The OFT has indicated that, when time limited offers are used to demonstrate deals that are genuinely only available for the stated length of time, they can be an efficient way of communicating price offers with consumers. However, the OFT is concerned about circumstances where a trader advertises a specific period of availability of an offer, but then potentially misleads consumers by not giving due notice if the end-date of that offer is extended or by repeatedly extending the end-date. The OFT has stated that it is less likely to take enforcement action against traders who use time-limited offers if they:
- give consumers due notice of any extension to the offers;
- tell consumers how many times an offer has been extended (if applicable).
3. Bait Pricing and Complex Pricing
The OFT noted that bait pricing, where traders offer a stock of goods that is too small to meet demand, has a clear effect on consumers’ shopping decisions, as they are likely to buy either the advertised product at a higher price or an alternative, more expensive product from the same trader. Bait pricing is an “always unfair” commercial practice prohibited under regulation 3 and Schedule 1 of the CPRs. The OFT stated that it has “not discovered any possible efficiencies associated with bait pricing”. The OFT market study does not issue guidance as to situations in which the OFT would be less likely to take enforcement action in relation to bait advertising. It does, however, indicate that it the OFT is less likely to take enforcement action in relation to a stock limited offer where the trader follows the BIS Pricing Practices Guide, the CAP Code and the BCAP Code. Retailers’ attention is specifically drawn to sections 3.28 and 3.29 of the CAP code (which relate to stocks and marketing availability) and to the CPRs.

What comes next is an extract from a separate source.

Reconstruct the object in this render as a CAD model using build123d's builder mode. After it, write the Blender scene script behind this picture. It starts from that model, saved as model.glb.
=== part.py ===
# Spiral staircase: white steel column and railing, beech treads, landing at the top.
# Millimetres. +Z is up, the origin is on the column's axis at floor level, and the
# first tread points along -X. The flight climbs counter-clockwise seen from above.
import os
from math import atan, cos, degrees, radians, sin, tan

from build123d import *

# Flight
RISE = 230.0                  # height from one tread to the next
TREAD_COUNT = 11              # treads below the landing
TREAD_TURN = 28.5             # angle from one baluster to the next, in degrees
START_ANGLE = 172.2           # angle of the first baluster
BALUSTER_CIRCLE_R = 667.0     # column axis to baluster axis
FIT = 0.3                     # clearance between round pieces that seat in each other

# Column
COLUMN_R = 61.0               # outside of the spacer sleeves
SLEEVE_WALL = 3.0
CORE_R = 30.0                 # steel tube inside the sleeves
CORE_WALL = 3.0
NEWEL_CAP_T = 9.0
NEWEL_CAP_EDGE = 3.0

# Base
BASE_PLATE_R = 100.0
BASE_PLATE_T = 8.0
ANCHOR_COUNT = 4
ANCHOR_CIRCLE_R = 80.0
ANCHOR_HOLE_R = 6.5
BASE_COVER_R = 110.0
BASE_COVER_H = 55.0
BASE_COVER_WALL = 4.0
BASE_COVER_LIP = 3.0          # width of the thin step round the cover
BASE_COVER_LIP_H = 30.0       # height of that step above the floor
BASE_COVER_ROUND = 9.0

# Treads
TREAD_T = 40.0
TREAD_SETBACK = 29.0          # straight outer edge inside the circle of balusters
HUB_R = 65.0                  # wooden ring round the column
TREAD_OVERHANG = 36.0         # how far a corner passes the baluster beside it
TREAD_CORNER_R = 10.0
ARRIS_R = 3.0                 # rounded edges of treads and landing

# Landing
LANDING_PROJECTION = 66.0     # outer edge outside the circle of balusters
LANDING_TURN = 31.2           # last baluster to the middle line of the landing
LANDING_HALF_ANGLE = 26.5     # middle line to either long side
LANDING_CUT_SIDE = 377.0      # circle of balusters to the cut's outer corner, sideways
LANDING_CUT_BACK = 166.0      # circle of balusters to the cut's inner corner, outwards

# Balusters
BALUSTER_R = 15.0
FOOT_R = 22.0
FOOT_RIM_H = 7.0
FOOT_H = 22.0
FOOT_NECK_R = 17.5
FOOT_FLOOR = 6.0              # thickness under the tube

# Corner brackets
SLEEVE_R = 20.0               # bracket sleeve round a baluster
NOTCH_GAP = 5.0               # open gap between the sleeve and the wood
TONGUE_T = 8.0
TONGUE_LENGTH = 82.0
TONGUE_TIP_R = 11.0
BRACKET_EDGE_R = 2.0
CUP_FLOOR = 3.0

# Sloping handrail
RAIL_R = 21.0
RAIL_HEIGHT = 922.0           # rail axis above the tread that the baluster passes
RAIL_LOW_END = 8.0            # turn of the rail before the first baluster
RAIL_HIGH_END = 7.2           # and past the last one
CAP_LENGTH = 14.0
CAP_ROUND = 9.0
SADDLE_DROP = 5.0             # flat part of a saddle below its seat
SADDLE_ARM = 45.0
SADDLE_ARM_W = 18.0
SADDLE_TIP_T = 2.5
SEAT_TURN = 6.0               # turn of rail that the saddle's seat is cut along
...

Complex pricing is defined as offers where the unit price is difficult or impossible to determine because it depends on a compound offer, for example multi-part pricing (where the advertised product comprises two or more parts with separate prices) and bundled pricing (where there is a single headline price for a product comprised of a number of units which may or may not be available separately). The OFT noted that this advertising can be efficient and convenient for consumers, but can also result in confusion. The OFT’s core concern is that prices may be presented in such a manner as to “obfuscate the full commitment the consumer is making”. However the OFT has stated that it is less likely to consider enforcement action where a trader:
- states the full minimum financial commitment that a consumer must make to partake;
- provides information in a manner that allows consumers to compare products.
4. Reference Pricing
The OFT’s core concern relating to reference pricing (where a trader refers to its headline price as compared to a more expensive price previously charged by it, recommended by the manufacturer or charged by a competitor) is that consumers will be misled if they use an inaccurate reference price as an indication of quality.

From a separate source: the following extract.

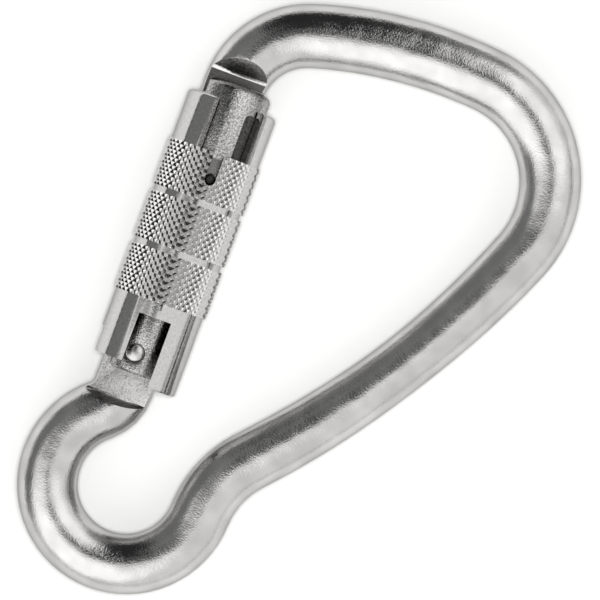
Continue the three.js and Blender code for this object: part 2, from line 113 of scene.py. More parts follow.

When considering whether to prioritise an advert for enforcement action, the OFT has indicated that it is less likely to take action where a trader:
- ensures that recommended retail prices reflect actual sale prices;
- establishes or substantiates that the “was” price applied in all outlets that refer to that reference price;
- states the name of the retailer against whose price the trader is comparing and the date of the comparison, as well as keeping the advert current as far as possible;
- establishes and substantiates the reference price for a period that is relative to the length of the sale period, to ensure that the sale period is not longer than the non-sale period. (i.e. that the higher reference price applied for a longer period than the promotional reduced price). This is subject to the minimum 28 days’ price establishment period. The BIS Pricing Practices Guide indicates that a price used as a basis for comparison should be the most recent price available for 28 consecutive days or more, unless the nature of the product or circumstances render this unreasonable (such as in the case of food items).
5. Volume Offers
Volume offers, where consumers are offered better prices if they purchase more products, are potentially harmful where the unit price of the product has been manipulated, and as a result consumers are misled as to the savings they are making. The OFT has indicated that it is more likely to consider enforcement action where a trader:
- temporarily increases the unit price of products in a volume deal;
- presents larger packs as being better value, when in fact the unit price is higher;
- implies (including by omission) that an element is “free”, when in fact the price establishment of the “free” product is historic. (The OFT gives the example of Product A, which was previously selling for £10, but the price of which has subsequently fallen to £8. In addition to the stand-alone offer for Product A the retailer offers a bundled deal of Product A plus Product B for £10, and in doing so describes Product B as “free”. Assessing the offer contemporaneously, Product B is not free);
- does not provide advice to consumers where the meaning of “free” is ambiguous;
As well as considering a trader’s compliance with the BIS Pricing Practices Guide and the CAP Codes, the OFT will also consider whether a trader has followed the Price Marking Order. In addition to the provisions of the CAP and BCAP Codes, CAP’s Copy Advice team has issued a useful Help Note on traders’ use of “free” claims. A link to the Help Note can be found here.
Conclusions
This report serves as a reminder to advertisers that pricing is a complex area. There are a number of reference documents and guides that traders must take into account to avoid falling foul of consumer protection legislation and to minimise the risk of enforcement action being taken against them by the OFT. Indeed. the OFT specifically states that the risks of consumers being misled by the practices set out in the report is likely to be reduced if an organisation adheres to guidelines such as the BIS Pricing Practices Guide and the ASA’s Code on Advertising Practises.
Retailers should take care to be as transparent and fair as possible when using the above, and indeed other, pricing methods to promote goods and services. Traders must be fair to consumers; in doing so they must provide consumers with price information that will assist consumers in making informed and efficient decisions and must also ensure that they do not pass on materially inaccurate pricing information.